くらのすけの映画日記

「シネマラムール」の管理人くらのすけの映画鑑賞日記です。 なるべく、見た直後の印象を書き込んでいるのでネタバレがある場合があります。その点ご了解ください。

映画感想「ペルシャ猫を誰も知らない」

ペルシャ猫を誰も知らない

イランの音楽活動をする若者たちの物語である。バンドが奏でる音楽が始まると映像が踊り出す。自由気ままに撮影されたバイタリティあふれるカメラワークは時にピント合わせさえも無視し、ピンボケのままにシーンが展開したりする。真正面からとらえるなどの構図はお構いなく、時には真横から映像が展開し、時には横長の画面の隅に人物が配置されたり、戸の隙間から写る人物がとらえられたりする。

型にこだわらないスタイリッシュな映像と、イラン音楽のようでかつモダンなリズムを持った心地よいアップテンポの曲にあわせて、画面が切り替わるおもしろさはまさにミュージカルのごとくである。

物語は、イラン国内では制約が多すぎるので、イランをでてロンドンでコンサートを開きたいと願う若者二人の物語。そこには、パスポートもとれず、日常の練習さえもともすると警察に逮捕されるという不自由な国柄が存在する。背後に何度となく映し出されるハイウェイは近代国家のごとくしつらえられた外観にも関わらず、そこかしこにある不自由さというちょっと、私たちからは想像できない社会の存在を目の当たりにしてくれる。

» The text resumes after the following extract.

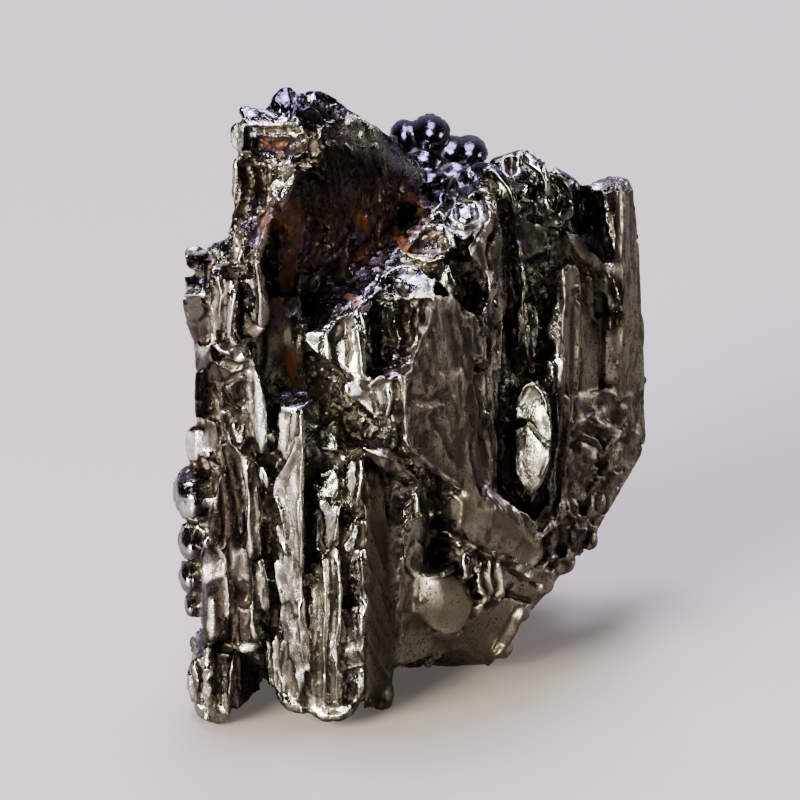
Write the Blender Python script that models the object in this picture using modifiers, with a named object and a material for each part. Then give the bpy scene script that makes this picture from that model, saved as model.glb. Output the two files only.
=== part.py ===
"""Iron meteorite: one solid nickel-iron fragment, etched along its crystal plates.

The front is a left pillar, three upright flutes beside it, a leaning ridge over
them, thin plates that step back to the right, and a peak behind the pillar.
Every form is a small closed shape. They are fused into one skin, thinned to flat
facets and cut level where the fragment stands.
"""
import math
import random
from collections import namedtuple

import bmesh
import bpy
from mathutils import Vector

# ---------------------------------------------------------------- driving sizes
MM = 0.001                  # one millimetre in metres
DEPTH = 30.0                # front foot to rearmost flute, mm
LEAN = math.radians(20.0)   # the front elevation leans back by this much

# The front forms are drawn on one sheet, the leaning front elevation. A corner is
# (x, y, back): x to the right and y down in sheet units, back in millimetres
# behind the frontmost foot.
SHEET_UNITS_PER_MM = 14.6
SHEET_MIDDLE = 411.0        # x of the middle of the fragment
SHEET_GROUND = 732.0        # y of the ground under the frontmost foot

# ---------------------------------------------------------------- fusing
SKIN_STEP = 0.25            # cell size of the fused skin, mm
SKIN_SMOOTHING = 2          # passes that round the fused edges
FACETS = 9400               # triangles left in the finished solid
PLATE_TAPER = 0.85          # a plate's rear outline, as a share of its front one
SEED = 7

METAL_COLOUR = (0.40, 0.38, 0.35, 1.0)
METAL_ROUGHNESS = 0.32

# A plate is a flat-faced crystal: its front corners and its depth in mm. It runs
# back square to the sheet, or level where it stands on the ground.
# A ridge is a thin rounded rib: its radius in mm and the points along it.
# A lump is a rounded knob: its centre, and its radii across and up in sheet units
# and front to back in mm.
Plate = namedtuple("Plate", "depth corners level", defaults=(False,))
Ridge = namedtuple("Ridge", "radius points")
Lump = namedtuple("Lump", "centre radii")
# A flute is a rough upright column, in mm: its place across and back, its half
# width, and the heights of its foot and top.
Flute = namedtuple("Flute", "across back width foot top")

# ---------------------------------------------------------------- front forms
CAP = {
    "cap_knob": Plate(6, [(186, 257, 3.4), (190, 249, 4.2), (200, 247, 4.4), (208, 251, 4),
        (215, 259, 2.6), (216, 268, 1.8), (208, 274, 2.2), (190, 272, 3.2)]),
    "cap_step": Plate(6, [(186, 277, 3.6), (208, 275, 2.6), (211, 296, 1.2), (188, 298, 2.6)]),
    "cap_lip": Ridge(0.3, [(189, 297, 2.8), (198, 296, 2), (209, 298, 1.5)]),
    "cap_block": Plate(6, [(184, 300, 3.2), (206, 299, 1.7), (209, 316, 1.9), (203, 323, 2.3),
        (190, 322, 3.1)]),
    "under_cap": Plate(6, [(188, 322, 3.6), (214, 318, 2.2), (214, 345, 2.6), (195, 342, 3.8)]),
    "jaw_block": Plate(6, [(195, 344, 3.6), (212, 345, 1.9), (216, 358, 2), (210, 372, 2.4),
        (198, 370, 3.8)]),
}
HOOD = {
    "hood": Plate(7, [(213, 253, 2.6), (228, 246, 2), (244, 229, 2.8), (262, 216, 4.2),
        (275, 207, 5.4), (272, 235, 3), (268, 262, 2), (246, 268, 1.2), (222, 271, 1.8)]),
    "hood_crease": Ridge(0.35, [(250, 231, 2.7), (246, 248, 1.5), (243, 264, 1)]),
    "hood_edge": Ridge(0.4, [(270, 230, 3.2), (268, 246, 2.2), (261, 262, 1.6), (262, 280, 1.3),
        (266, 300, 1.2), (266, 322, 1.4)]),
    "pillar_flutes": Plate(7, [(214, 272, 2.8), (264, 268, 2.6), (266, 330, 2.2), (258, 345, 2),
        (218, 345, 2.6), (212, 310, 2.8)]),
    "flute_1": Ridge(0.25, [(217, 276, 2.4), (213, 300, 2.2), (216, 325, 2.2), (217, 345, 2.1)]),
    "flute_2": Ridge(0.35, [(222, 278, 2.1), (227, 295, 1.8), (224, 312, 1.9), (226, 330, 2)]),
    "flute_3": Ridge(0.5, [(235, 285, 1.8), (236, 305, 1.3), (234, 325, 1.5), (237, 343, 1.6)]),
    "cell_rim": Ridge(0.25, [(243, 282, 2), (251, 283, 1.7), (257, 292, 1.6), (258, 310, 1.6)]),
    "cell_ledge": Plate(3, [(248, 314, 1.6), (262, 312, 1.1), (265, 322, 1.3), (254, 326, 1.6)]),
    "chin_lip": Ridge(0.35, [(221, 346, 1.8), (227, 352, 1.2), (233, 355, 1), (240, 348, 1.2),
        (249, 341, 1.7)]),
    "chin": Plate(6, [(233, 357, 1), (250, 343, 1.6), (253, 360, 0.9), (244, 365, 0.9),
        (222, 360, 1.4)]),
}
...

映画が始まると、病院の廊下を担架に乗せられて走る患者の視点で廊下の天井の蛍光灯が流れていく。場面が変わると、とある音楽スタジオから物語が始まる。
 国外にでて自分たちの音楽を演奏したい。この国では何かにつけ束縛されてしまうからロンドンへでたい。それに当たって、パスポートやビザが必要で手配できないかと相談する二人の男女ネガルとアシュカン。その面倒を見てコンサートを実現させるべく、パスポートなどの偽造屋ナデルのところへいく。
ところがナデルは彼らの音楽に心酔し、海外へ行く前に国内の許可をもらってコンサートをしようと提案、足りないバンドのメンバーを捜す手配をする。

あちこちで活躍する素人バンドたち。彼らもできればもっと自由な活動がしたい。それぞれの場所で奏でる音楽が流れると、画面は躍動感あふれるアップテンポの切り替えしで、次々と手持ちカメラ風のドキュメンタリータッチの映像が繰り返される。そのリズム感は見ている私たちを引き込んで思わずテンポを取ってしまう一体感を生み出してくれます。

ある程度のメンバーもそろい、いよいよと近づいてきたとき、パスポート偽造屋が警察に捕まってしまう。その様子を目の前で見たナデルは絶望の中姿をくらます。
連絡が付かなくなったナデルを探し出したアシュカン、しかしそこへも警察の手が。必死で逃げるアシュカンは窓から飛び降りてそのまま病院へ。ファーストシーンで運ばれていくのはこのアシュカンだった。そしてエンディング。

ドキュメンタリー風の演出に終始し、こだわった映像を特に取り入れずに、自由奔放に音楽のリズムに合わせるかのように描いていくカメラワークの妙味がこの映画の魅力で、斬新かつ初々しさが際だつ作品である。ただ、このジャンルの物語は私は苦手なので、映画の良さとは裏腹にのめり込めなかったことも事実である。